All right. And then so under some of these affordability-driven initiatives that the administration is floating, can you talk a bit about the origination capacity of the correspondent chattel, which is PFSI inclusive and it's bill to expand under what could be greater demand going forward?
I think there is a significant amount of capacity in the system to handle any programs introduced by the GSEs. If a streamlined refinance program is launched in the conventional space, it will likely create a surge in demand for refinances that may exceed capacity. However, this situation will resolve itself over time. One observation is that there is actually more excess capacity in the sector than I initially anticipated. This is mainly due to discussions about falling rates over the past year, which have allowed people to increase their capacity. If a substantial program is implemented and refinances rise from 20% to 50% of the market, that will alter the current situation. Nonetheless, I believe that our industry and our correspondents are well-prepared for a market around $2.4 trillion to $2.5 trillion. Anything beyond that would necessitate additional capacity.
Our next question comes from Eric Hagen with BTIG.
I think I just have one. I can't recall if PMT has ever sold any MSRs, but would you ever consider that as an option either opportunistically or for risk management purposes to delever the balance sheet?
We would consider it. I think that one of the things that I'm really pleased about in 2025, and this is the theme throughout the year, we've been much more agile and dynamic in terms of managing the portfolio. And so as we've been fortunate enough to raise capital to focus on being able to pay off the convert and do other things. As we find ourselves in a position where we can see higher returning assets versus MSRs, of course, we would look at it. And as evidenced by the MSR trade that we did out of PFSI, this management team knows how to sell and close and transfer servicing. And so that's something that we would clearly contemplate.
Our next question comes from Trevor Cranston with Citizens JMP.
Can you guys talk about what you've seen in terms of spread behavior in the non-agency market in January, given the significant amount of tightening that's happened within the agency space? And if that's flowed through to any meaningful change in securitization execution?
Overall, I believe that in the non-agency market, spreads have remained stable or tightened alongside agency spreads. We have observed strong demand for securitizations in January, which has supported our ongoing securitization efforts. In January, we completed one deal of each type we have been issuing: non-owner-occupied, jumbo, and agency-eligible owner-occupied, all of which saw robust demand. Therefore, we continue to find the market favorable for our securitization activities.
Got it. Okay. Looking at the prospective return slide, the returns on the CRT position appear quite competitive with what you are anticipating on the new subordinate retention. Do you expect to find more opportunities to sell within the CRT book, or do you think it has reached a point where it is likely to enter a more stable runoff mode?
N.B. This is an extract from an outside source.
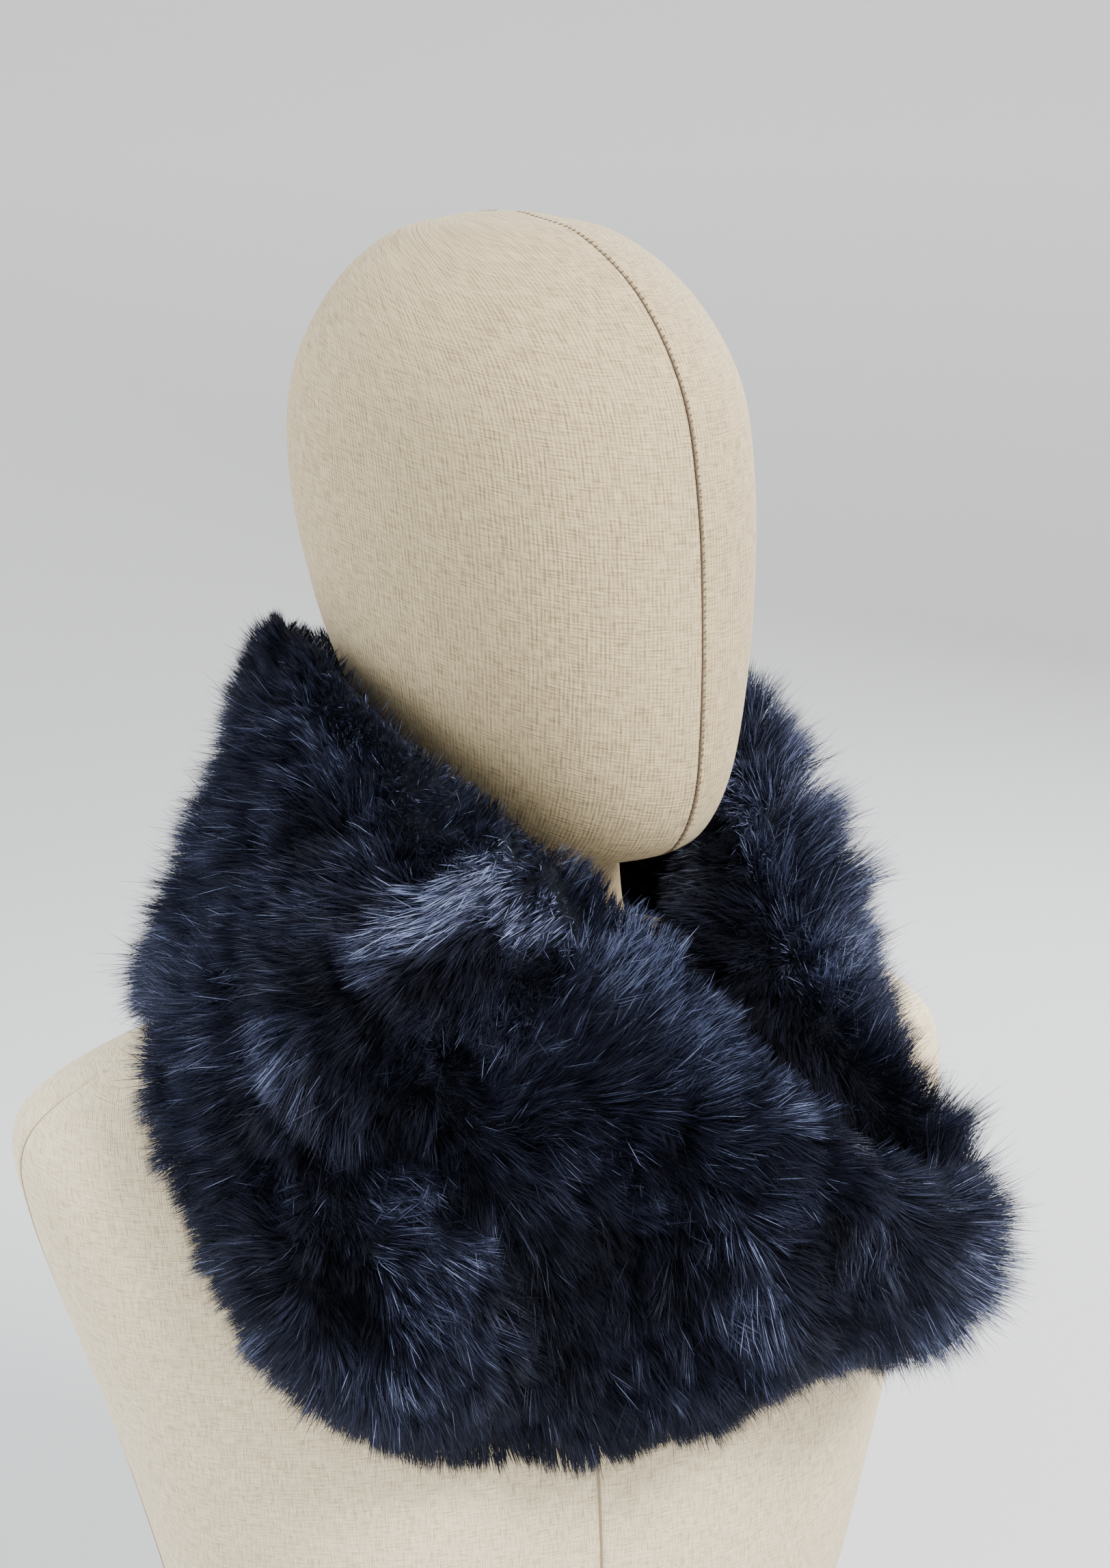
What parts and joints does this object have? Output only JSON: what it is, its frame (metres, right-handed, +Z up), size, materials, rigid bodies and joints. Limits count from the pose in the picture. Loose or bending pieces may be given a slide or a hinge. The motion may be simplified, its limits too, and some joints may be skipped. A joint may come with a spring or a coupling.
{
  "type": "faux fur neck gaiter on a dress form",
  "caption": "Wide loop of thick faux fur, high at the nape and pulled forward into a free corner, on a smooth linen-covered dress form with a head.",
  "frame": {"origin": "on the floor, at the middle of the form's base, under the middle of its shoulders", "axes": "+Z up, -Y towards the form's front, +X towards the form's left shoulder"},
  "size_m": [0.401, 0.3046, 0.7],
  "materials": {
    "outer_fur": "long combed pile with a soft sheen",
    "inner_fur": "long pressed pile",
    "linen": "matt slubby linen"
  },
  "bodies": {
    "root": {"fur_outer_panel": "outer_fur", "fur_inner_panel": "inner_fur", "form_torso": "linen", "form_head": "linen"}
  },
  "joints": []
}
We sold our CRT holdings, which were not tied to PMT collateral, that we acquired when spreads were wider. As spreads tightened significantly, the returns fell below our threshold, prompting us to sell our opportunistic position in third-party CRTs. We have kept all of our credit risk transfer related to our lender credit risk share directly from PMT's production and expect to continue doing so. Some of these have been on our books for quite a while, and we recently had a deal with a 10-year maturity mature late last year, with a few smaller deals maturing soon. Given the attractive return profile and the high quality of the underlying loans, which have seen significant home price appreciation, low mark-to-market LTVs, high FICOs, and low expected future credit losses, we plan to maintain this position moving forward.
We have no further questions at this time. So I'll now turn it back to David Spector for closing remarks.
Thank you all for joining us. We are very proud of the transformation PMT has undergone this year and look forward to all the opportunities ahead in 2026. If you have any additional questions, please reach out to our Investor Relations team, and thank you very much for the time and thoughtful questions.
The call has ended. You may now disconnect.